I once wrote in an essay, for that same teacher, the word, "colourful," and she wrote across my paper, "You are not British."

And, ah, yes, last, but most certainly not least, I was once quoting from a character in a book (again, in class), whose name I pronounced, "Pen-a-lope," (the ending rhymed with cantaloupe).

May. 30 2008 09:28 AM
Stephanie Stein

[[Comment moderated. Duplicate entry]]

May. 30 2008 09:27 AM
Edward Gross

I've repeatedly had difficulty with
judgment (judgement?)
knowledgeable (knowledgable?)

and I've often been embarassed by
embarrassment
embarrassed or is it embarassed?

May. 30 2008 09:16 AM
Lisa Hughes

Differentiation and differentiate are two words that are a mouthful of syllables that trip me up.
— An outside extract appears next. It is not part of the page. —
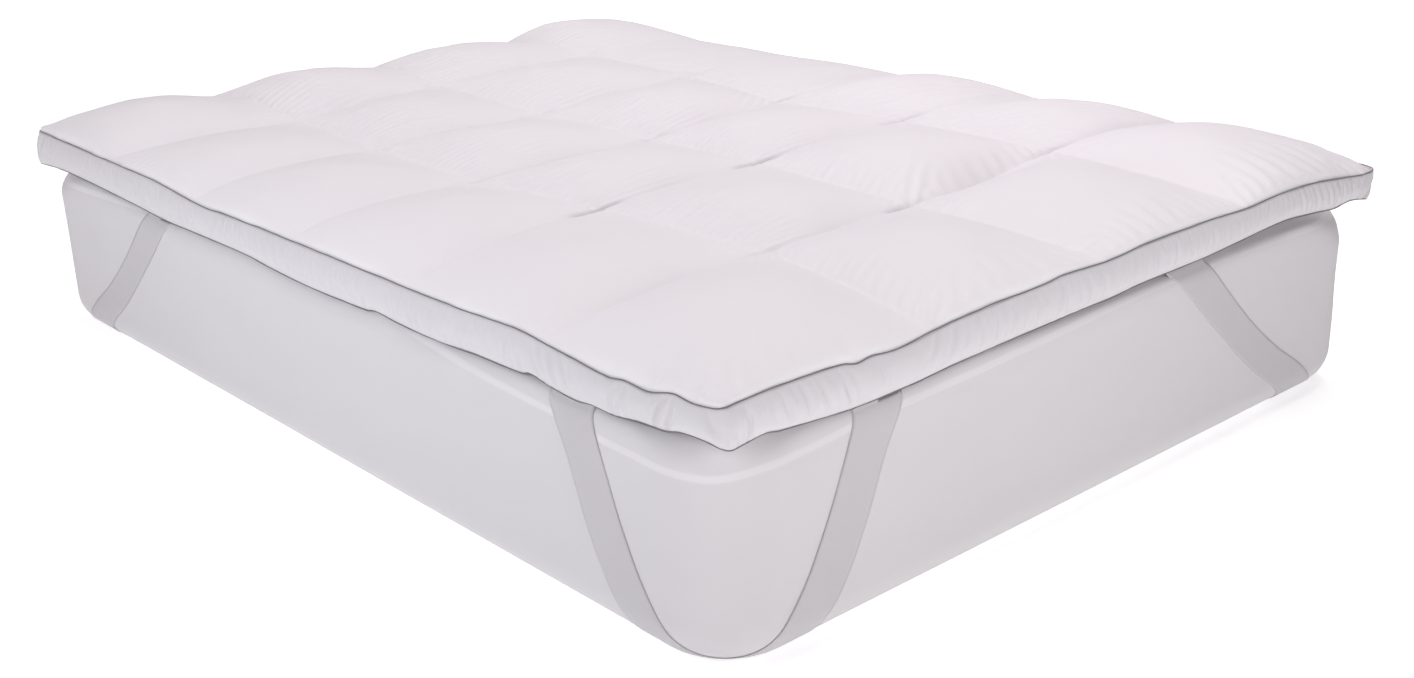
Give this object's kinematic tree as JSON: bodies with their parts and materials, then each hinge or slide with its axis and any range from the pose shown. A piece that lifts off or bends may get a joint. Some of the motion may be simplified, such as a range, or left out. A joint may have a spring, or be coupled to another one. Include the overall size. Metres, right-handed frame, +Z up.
{
  "type": "mattress topper on mattress",
  "caption": "Puffy quilted mattress topper with piped boxed sides and elastic corner straps, lying on a plain mattress.",
  "frame": {"origin": "middle of the mattress's underside, on the surface that it stands on", "axes": "+X across the bed, +Y along the bed from the foot end to the head end, +Z up"},
  "size_m": [1.5444, 2.0494, 0.4614],
  "materials": {
    "quilted_cotton": "matt white woven cotton",
    "side_cotton": "matt white woven cotton, crumpled",
    "grey_piping": "dark grey covered cord",
    "flat_elastic": "light grey woven elastic",
    "mattress_ticking": "matt light grey knitted ticking"
  },
  "bodies": {
    "root": {"pad": "quilted_cotton", "gusset": "side_cotton", "piping_upper": "grey_piping", "piping_lower": "grey_piping", "strap_foot_left": "flat_elastic", "strap_foot_right": "flat_elastic", "strap_head_left": "flat_elastic", "strap_head_right": "flat_elastic", "mattress": "mattress_ticking"}
  },
  "joints": []
}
There seem to be no other word which captures the same meaning, especially in a marketing discussion or presentation.

May. 30 2008 08:42 AM
Neil Hecht

I wonder if we need to change the Wikipedia entry on LIBOR to add the pronounciation of "LEE bore" to the far more common "LIE bore"?

May. 30 2008 08:39 AM
Alex

The word that I hear all the time and it urks me to no end... when people say axed in stead of asked .... It reminds my of my communication professor who always reminded us ( a class of foreigners) that if you axed somebody they could not answer you ....

May. 30 2008 08:07 AM
Frederica

Every time I read the word "misled" in a book I get stuck, thinking, "what does myzild mean?"

Also my British colleagues and British business literature use the word "bespoke" to mean anything from "custom solution" to "something wrong with the product." I have no idea what it actually means and suspect the people in England don't either.

May. 30 2008 07:05 AM
tom jones

The word that really caused me trouble was a Japanese word.

I was trying to impress a Japanese girl with my 'great' Japanese skills.

She was putting on big shoes. The Japanese word is 'kutsu'. Notice the first part is "ku".

I used the word 'ketsu'. Unfortunately that word is a slang word for 'rear end'.

So instead of saying that she had big shoes. I said she had a big butt.